Written problem:
Up to and including the line containing "drum_top = 112.0", please reproduce the lines of the listing below, starting from the top.

— START —

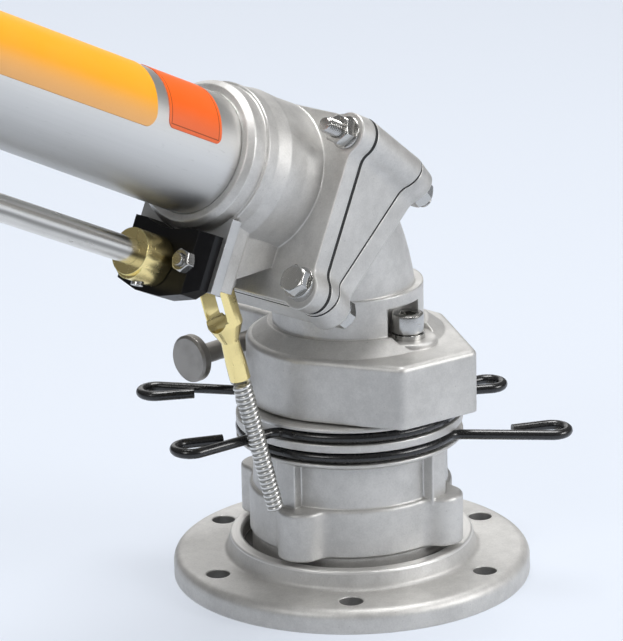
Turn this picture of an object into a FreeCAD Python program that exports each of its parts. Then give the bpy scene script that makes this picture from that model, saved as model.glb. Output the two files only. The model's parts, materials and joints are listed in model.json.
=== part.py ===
import FreeCAD, Part

import math
import os

# Driving dimensions, in millimetres and degrees.

# Barrel line: it crosses the swivel axis at barrel_height and rises by barrel_tilt.
# Stations along it count from barrel_start past that crossing.
barrel_height = 188.6
barrel_tilt = 25.74
barrel_start = 7.0

# Fits and clearances
running_gap = 0.05
slide_gap = 0.3
free_gap = 1.0
bolt_gap = 0.3

# Base flange
base_radius = 90.0
base_thickness = 12.0
base_rim_round = 5.0
base_hole_count = 6
base_hole_radius = 6.0
base_hole_circle = 76.4
base_hole_turn = 43.7
inlet_radius = 30.0
collar_foot_radius = 63.4
collar_top_radius = 61.0
collar_top = 21.2
recess_radius = 55.0
recess_floor = 14.0
seal_section = 1.5

# Bearing body
foot_radius = 50.0
foot_screw_circle = 43.0
foot_screw_depth = 12.0
lobe_count = 4
lobe_turn = 15.0
lobe_circle = 50.0
lobe_radius = 12.0
lobe_bottom = 24.0
lobe_top = 49.0
lobe_blend = 9.0
foot_wall_radius = 51.0
neck_radius = 48.8
neck_slope_top = 53.0
rib_width = 11.0
rib_reach = 54.2
rib_turn = 8.0
stop_ring_radius = 56.8
stop_ring_bottom = 72.5
stop_ring_top = 93.4
stop_ring_underchamfer = 4.0
register_radius = 45.0
register_top = 98.4
groove_height = 6.4
upper_groove_level = 88.0
lower_groove_level = 77.7
drum_radius = 47.0
drum_wall = 3.5
drum_top = 112.0

# Swivel
waterway_radius = 25.0
sleeve_wall = 5.0
sleeve_bottom = 17.0
sleeve_flange_radius = 43.0
sleeve_flange_thickness = 10.0
bearing_bore_radius = 42.0
bearing_height = 14.0
lower_bearing_level = 38.5
upper_bearing_level = 73.0
seal_height = 8.0
water_seal_level = 19.5
dust_seal_height = 5.0
sleeve_nut_height = 8.0
shoulder_radius = 38.0
water_seal_radius = 38.0

# Arc stops
stop_wire_radius = 2.5
stop_spread = 42.2
upper_stop_turn = -32.0
upper_stop_lean = 17.0
upper_stop_arms = (41.0, 40.0)
lower_stop_turn = 148.0
lower_stop_lean = 24.0
lower_stop_arms = (33.0, 44.0)
stop_bend_radius = 8.0
stop_eye_radius = 7.8
stop_eye_turn = 202.0
stop_return_length = 18.0
stop_seat_gap = 0.1

# Turret head
head_radius = 51.0
head_bottom = 94.4
head_top = 126.0
head_flat_start = 25.0
head_front_corner = (27.2, 62.2)
head_side_corner = (-18.3, 70.0)
head_back_corner = (-52.7, 16.1)
head_corner_round = 5.0
head_top_round = 3.0
skirt_foot_radius = 49.5
skirt_radius = 40.0
skirt_top = 132.3
neck_collar_radius = 37.6
neck_collar_top = 152.0
elbow_radius = 35.0
elbow_rise = 1.0
elbow_bore_radius = 25.0
head_boss_radius = 14.5
head_boss_height = 3.0
head_screw_circle = 36.5
head_screw_turn = 97.3
head_niche_radius = 9.3
head_niche_top = 146.0
head_niche_reach = 5.0

# Brake lug and thumb screw
brake_level = 109.8
brake_line = -62.0
brake_plunger_station = -2.0
plunger_radius = 5.0
pad_radius = 4.0
pad_thickness = 3.0
brake_gap = 1.2
lug_front = 6.0
lug_outer = -77.0
lug_tip = (-3.0, -79.0)
lug_root = (-14.0, -50.5)
thumb_radius = 12.0
thumb_thickness = 6.0
thumb_face_station = 51.5
thumb_shank_radius = 5.0
thumb_bevel = 1.2

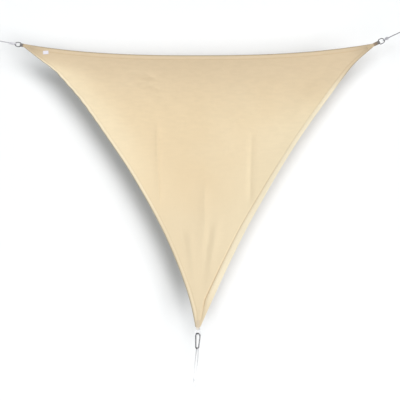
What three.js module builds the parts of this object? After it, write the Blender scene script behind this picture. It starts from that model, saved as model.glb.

— END —

Solution below:
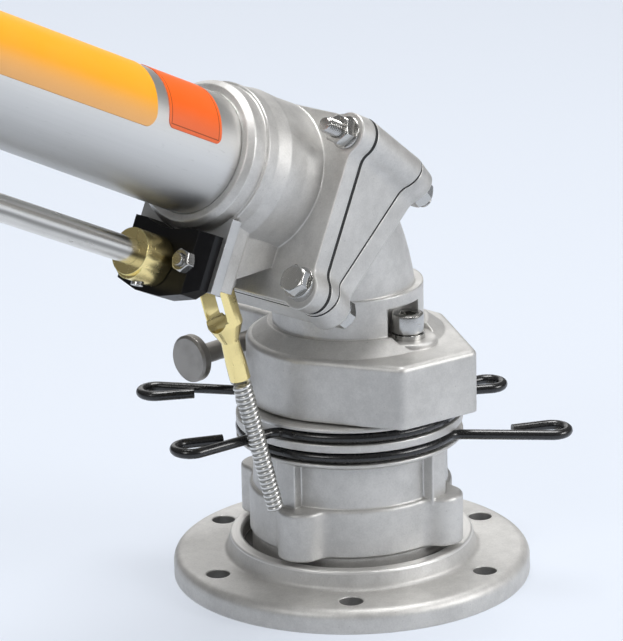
Turn this picture of an object into a FreeCAD Python program that exports each of its parts. Then give the bpy scene script that makes this picture from that model, saved as model.glb. Output the two files only. The model's parts, materials and joints are listed in model.json.
=== part.py ===
import FreeCAD, Part

import math
import os

# Driving dimensions, in millimetres and degrees.

# Barrel line: it crosses the swivel axis at barrel_height and rises by barrel_tilt.
# Stations along it count from barrel_start past that crossing.
barrel_height = 188.6
barrel_tilt = 25.74
barrel_start = 7.0

# Fits and clearances
running_gap = 0.05
slide_gap = 0.3
free_gap = 1.0
bolt_gap = 0.3

# Base flange
base_radius = 90.0
base_thickness = 12.0
base_rim_round = 5.0
base_hole_count = 6
base_hole_radius = 6.0
base_hole_circle = 76.4
base_hole_turn = 43.7
inlet_radius = 30.0
collar_foot_radius = 63.4
collar_top_radius = 61.0
collar_top = 21.2
recess_radius = 55.0
recess_floor = 14.0
seal_section = 1.5

# Bearing body
foot_radius = 50.0
foot_screw_circle = 43.0
foot_screw_depth = 12.0
lobe_count = 4
lobe_turn = 15.0
lobe_circle = 50.0
lobe_radius = 12.0
lobe_bottom = 24.0
lobe_top = 49.0
lobe_blend = 9.0
foot_wall_radius = 51.0
neck_radius = 48.8
neck_slope_top = 53.0
rib_width = 11.0
rib_reach = 54.2
rib_turn = 8.0
stop_ring_radius = 56.8
stop_ring_bottom = 72.5
stop_ring_top = 93.4
stop_ring_underchamfer = 4.0
register_radius = 45.0
register_top = 98.4
groove_height = 6.4
upper_groove_level = 88.0
lower_groove_level = 77.7
drum_radius = 47.0
drum_wall = 3.5
drum_top = 112.0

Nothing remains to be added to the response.